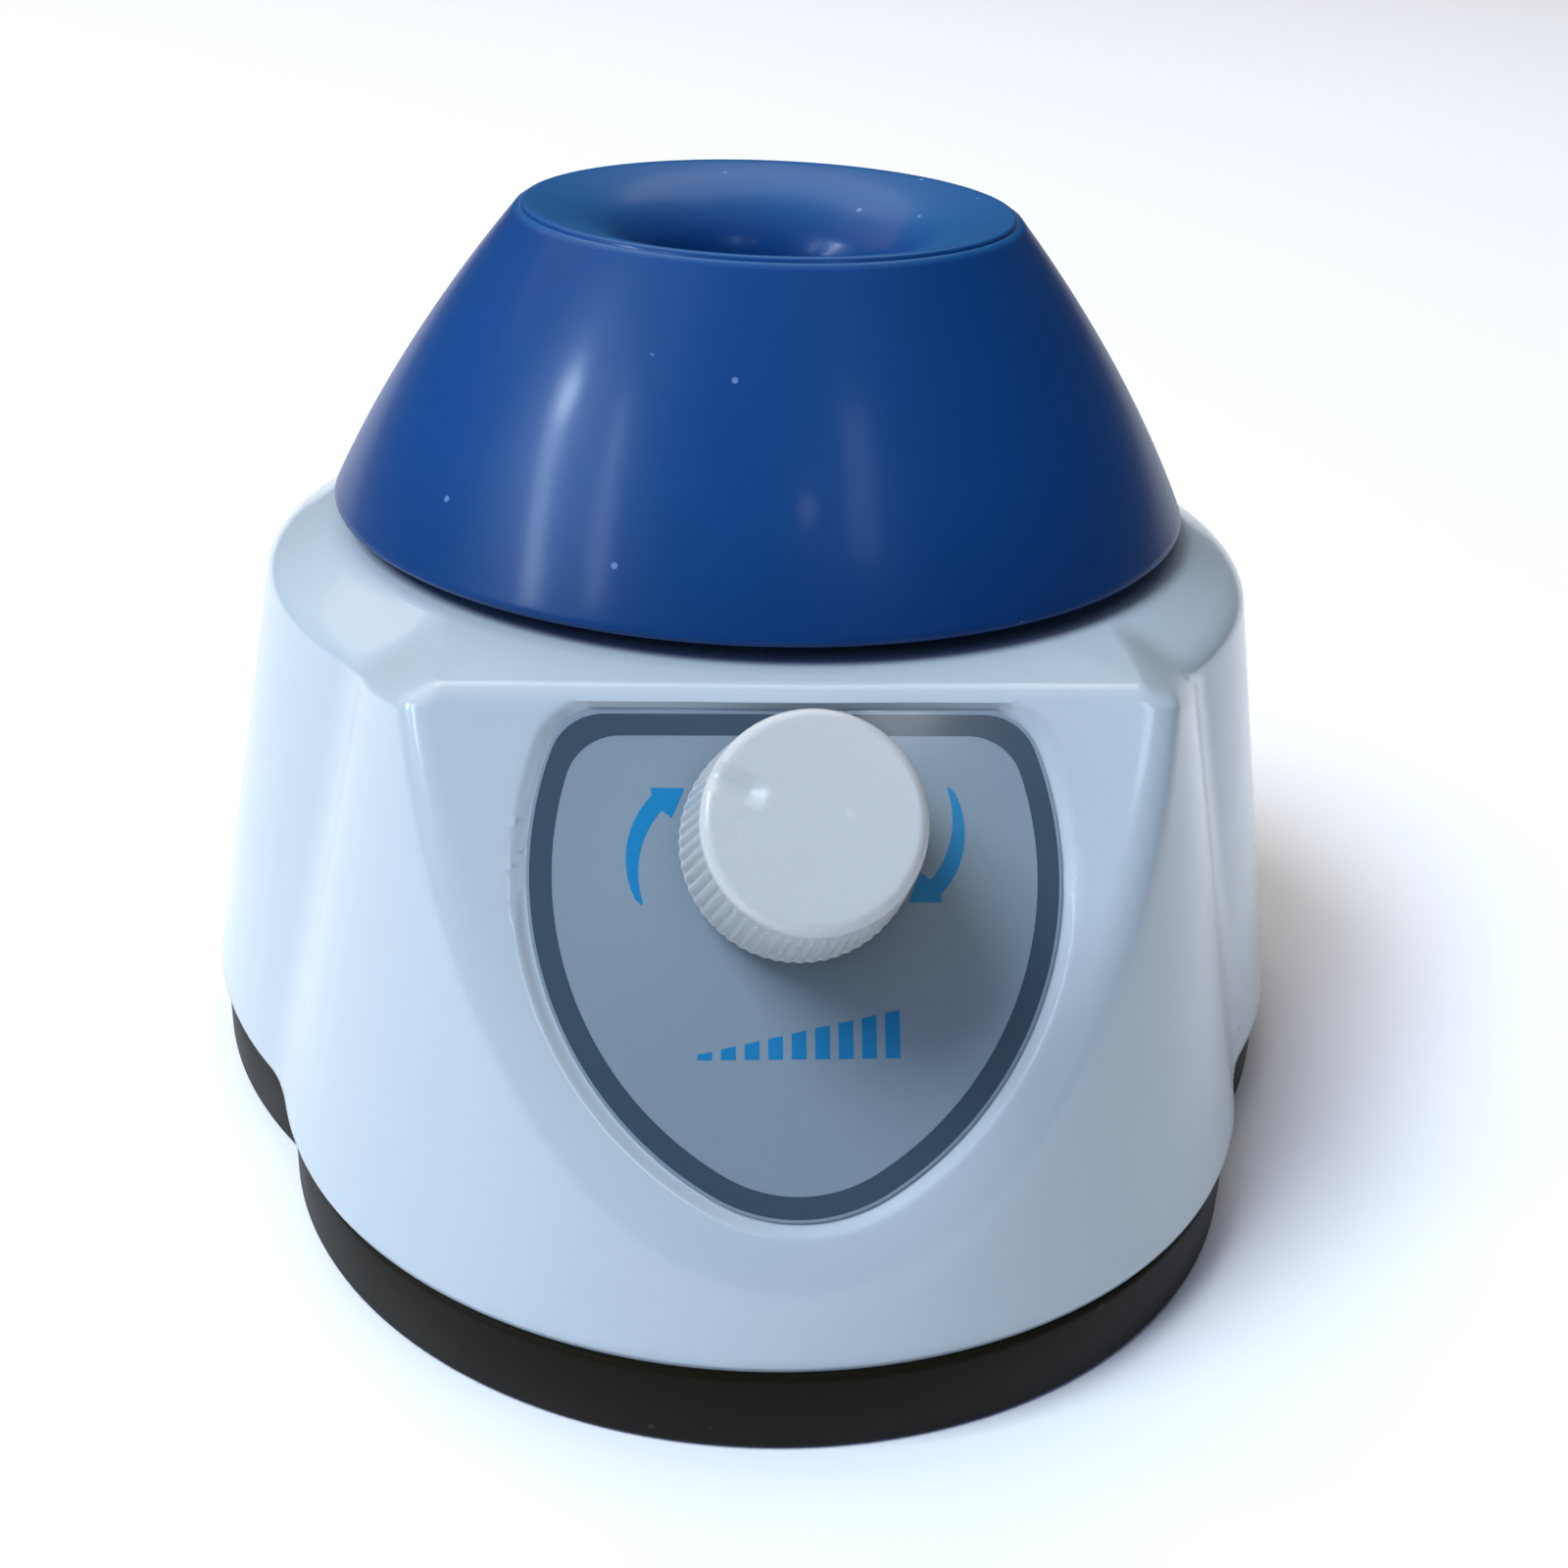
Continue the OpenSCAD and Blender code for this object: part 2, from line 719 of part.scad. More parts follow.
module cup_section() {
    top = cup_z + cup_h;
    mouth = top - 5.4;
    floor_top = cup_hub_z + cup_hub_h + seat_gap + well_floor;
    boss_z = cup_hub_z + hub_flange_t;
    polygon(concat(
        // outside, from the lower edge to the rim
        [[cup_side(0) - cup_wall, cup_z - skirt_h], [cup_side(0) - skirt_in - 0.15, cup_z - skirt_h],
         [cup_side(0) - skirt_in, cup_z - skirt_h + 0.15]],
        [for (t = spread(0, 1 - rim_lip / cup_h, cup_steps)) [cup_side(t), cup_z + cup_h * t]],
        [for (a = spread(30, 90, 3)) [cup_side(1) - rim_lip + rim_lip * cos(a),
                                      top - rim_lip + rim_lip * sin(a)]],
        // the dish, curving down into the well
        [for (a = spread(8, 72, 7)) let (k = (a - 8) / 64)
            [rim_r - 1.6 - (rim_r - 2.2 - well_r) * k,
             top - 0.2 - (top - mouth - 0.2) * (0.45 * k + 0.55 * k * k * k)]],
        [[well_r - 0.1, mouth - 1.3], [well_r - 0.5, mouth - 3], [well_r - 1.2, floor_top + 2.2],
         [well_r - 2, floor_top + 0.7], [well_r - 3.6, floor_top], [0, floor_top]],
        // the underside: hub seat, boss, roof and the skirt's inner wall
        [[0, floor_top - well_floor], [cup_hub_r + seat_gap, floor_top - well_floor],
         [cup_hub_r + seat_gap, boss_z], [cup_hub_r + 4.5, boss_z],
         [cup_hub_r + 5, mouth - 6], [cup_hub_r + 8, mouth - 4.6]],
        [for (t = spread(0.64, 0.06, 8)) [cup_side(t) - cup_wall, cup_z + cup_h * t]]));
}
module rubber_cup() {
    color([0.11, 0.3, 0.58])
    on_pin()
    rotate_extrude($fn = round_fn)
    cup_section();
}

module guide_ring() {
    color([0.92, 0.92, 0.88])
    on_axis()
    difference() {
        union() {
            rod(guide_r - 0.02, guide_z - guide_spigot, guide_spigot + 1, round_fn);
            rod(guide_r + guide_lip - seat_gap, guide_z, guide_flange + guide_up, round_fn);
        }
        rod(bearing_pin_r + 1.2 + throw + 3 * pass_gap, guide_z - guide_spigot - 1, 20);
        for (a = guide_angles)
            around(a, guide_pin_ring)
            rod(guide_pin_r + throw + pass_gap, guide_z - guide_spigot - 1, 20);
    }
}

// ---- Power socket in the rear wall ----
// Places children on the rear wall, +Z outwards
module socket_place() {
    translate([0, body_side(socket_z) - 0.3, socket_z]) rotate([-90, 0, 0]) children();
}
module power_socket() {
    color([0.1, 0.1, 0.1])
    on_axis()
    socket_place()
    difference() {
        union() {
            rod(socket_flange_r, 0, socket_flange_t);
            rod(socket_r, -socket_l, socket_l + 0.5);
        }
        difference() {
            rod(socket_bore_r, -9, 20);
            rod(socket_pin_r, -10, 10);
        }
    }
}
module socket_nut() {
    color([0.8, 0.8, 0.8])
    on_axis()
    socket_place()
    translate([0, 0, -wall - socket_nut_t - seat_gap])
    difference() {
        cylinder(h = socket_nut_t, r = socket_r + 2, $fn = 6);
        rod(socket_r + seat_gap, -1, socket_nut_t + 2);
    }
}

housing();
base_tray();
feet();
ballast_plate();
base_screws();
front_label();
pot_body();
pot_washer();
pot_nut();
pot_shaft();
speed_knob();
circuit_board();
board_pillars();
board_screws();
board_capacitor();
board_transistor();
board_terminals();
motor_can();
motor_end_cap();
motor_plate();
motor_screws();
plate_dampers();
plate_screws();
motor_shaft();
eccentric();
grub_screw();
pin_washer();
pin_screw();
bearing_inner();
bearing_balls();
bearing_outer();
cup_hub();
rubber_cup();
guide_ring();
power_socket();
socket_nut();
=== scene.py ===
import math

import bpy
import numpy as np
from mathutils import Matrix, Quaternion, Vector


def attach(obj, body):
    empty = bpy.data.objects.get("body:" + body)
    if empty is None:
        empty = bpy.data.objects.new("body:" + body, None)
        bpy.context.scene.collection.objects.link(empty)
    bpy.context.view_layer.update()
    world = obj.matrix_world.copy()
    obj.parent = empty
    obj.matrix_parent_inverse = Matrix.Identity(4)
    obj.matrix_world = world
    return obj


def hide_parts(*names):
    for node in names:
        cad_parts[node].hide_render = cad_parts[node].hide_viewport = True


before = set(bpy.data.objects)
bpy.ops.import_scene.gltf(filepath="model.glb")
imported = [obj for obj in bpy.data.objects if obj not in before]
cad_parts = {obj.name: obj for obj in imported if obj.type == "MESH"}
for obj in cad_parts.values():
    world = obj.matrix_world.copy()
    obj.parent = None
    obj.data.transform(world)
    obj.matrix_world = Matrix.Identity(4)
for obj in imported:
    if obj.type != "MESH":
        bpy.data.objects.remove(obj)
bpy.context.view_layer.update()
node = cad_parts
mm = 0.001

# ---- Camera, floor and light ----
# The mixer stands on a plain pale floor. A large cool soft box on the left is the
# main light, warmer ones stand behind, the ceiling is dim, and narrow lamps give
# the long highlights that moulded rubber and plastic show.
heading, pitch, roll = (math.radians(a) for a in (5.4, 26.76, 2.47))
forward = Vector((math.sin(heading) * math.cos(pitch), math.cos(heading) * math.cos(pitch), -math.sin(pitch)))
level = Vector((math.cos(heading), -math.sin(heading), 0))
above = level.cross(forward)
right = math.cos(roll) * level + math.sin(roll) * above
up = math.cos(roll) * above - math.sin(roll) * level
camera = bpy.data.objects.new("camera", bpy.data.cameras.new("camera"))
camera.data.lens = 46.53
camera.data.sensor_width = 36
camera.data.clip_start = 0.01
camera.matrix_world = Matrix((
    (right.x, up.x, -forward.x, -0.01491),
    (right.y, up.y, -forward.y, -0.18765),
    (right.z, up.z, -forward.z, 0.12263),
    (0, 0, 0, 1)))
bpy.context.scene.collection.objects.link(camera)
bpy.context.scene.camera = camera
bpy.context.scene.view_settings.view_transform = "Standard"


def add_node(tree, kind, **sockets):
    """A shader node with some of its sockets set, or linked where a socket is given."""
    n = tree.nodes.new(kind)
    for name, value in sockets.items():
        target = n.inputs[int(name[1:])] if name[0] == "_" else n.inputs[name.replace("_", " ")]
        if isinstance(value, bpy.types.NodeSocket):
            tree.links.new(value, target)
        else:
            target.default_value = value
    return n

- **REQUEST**
Reproduce the lines exactly, from the line that contains "color([0.8, 0.8, 0.8])" through the line that contains "for node in", and nothing more.

- **FINAL RESULT**
    color([0.8, 0.8, 0.8])
    on_axis()
    socket_place()
    translate([0, 0, -wall - socket_nut_t - seat_gap])
    difference() {
        cylinder(h = socket_nut_t, r = socket_r + 2, $fn = 6);
        rod(socket_r + seat_gap, -1, socket_nut_t + 2);
    }
}

housing();
base_tray();
feet();
ballast_plate();
base_screws();
front_label();
pot_body();
pot_washer();
pot_nut();
pot_shaft();
speed_knob();
circuit_board();
board_pillars();
board_screws();
board_capacitor();
board_transistor();
board_terminals();
motor_can();
motor_end_cap();
motor_plate();
motor_screws();
plate_dampers();
plate_screws();
motor_shaft();
eccentric();
grub_screw();
pin_washer();
pin_screw();
bearing_inner();
bearing_balls();
bearing_outer();
cup_hub();
rubber_cup();
guide_ring();
power_socket();
socket_nut();
=== scene.py ===
import math

import bpy
import numpy as np
from mathutils import Matrix, Quaternion, Vector


def attach(obj, body):
    empty = bpy.data.objects.get("body:" + body)
    if empty is None:
        empty = bpy.data.objects.new("body:" + body, None)
        bpy.context.scene.collection.objects.link(empty)
    bpy.context.view_layer.update()
    world = obj.matrix_world.copy()
    obj.parent = empty
    obj.matrix_parent_inverse = Matrix.Identity(4)
    obj.matrix_world = world
    return obj


def hide_parts(*names):
    for node in names:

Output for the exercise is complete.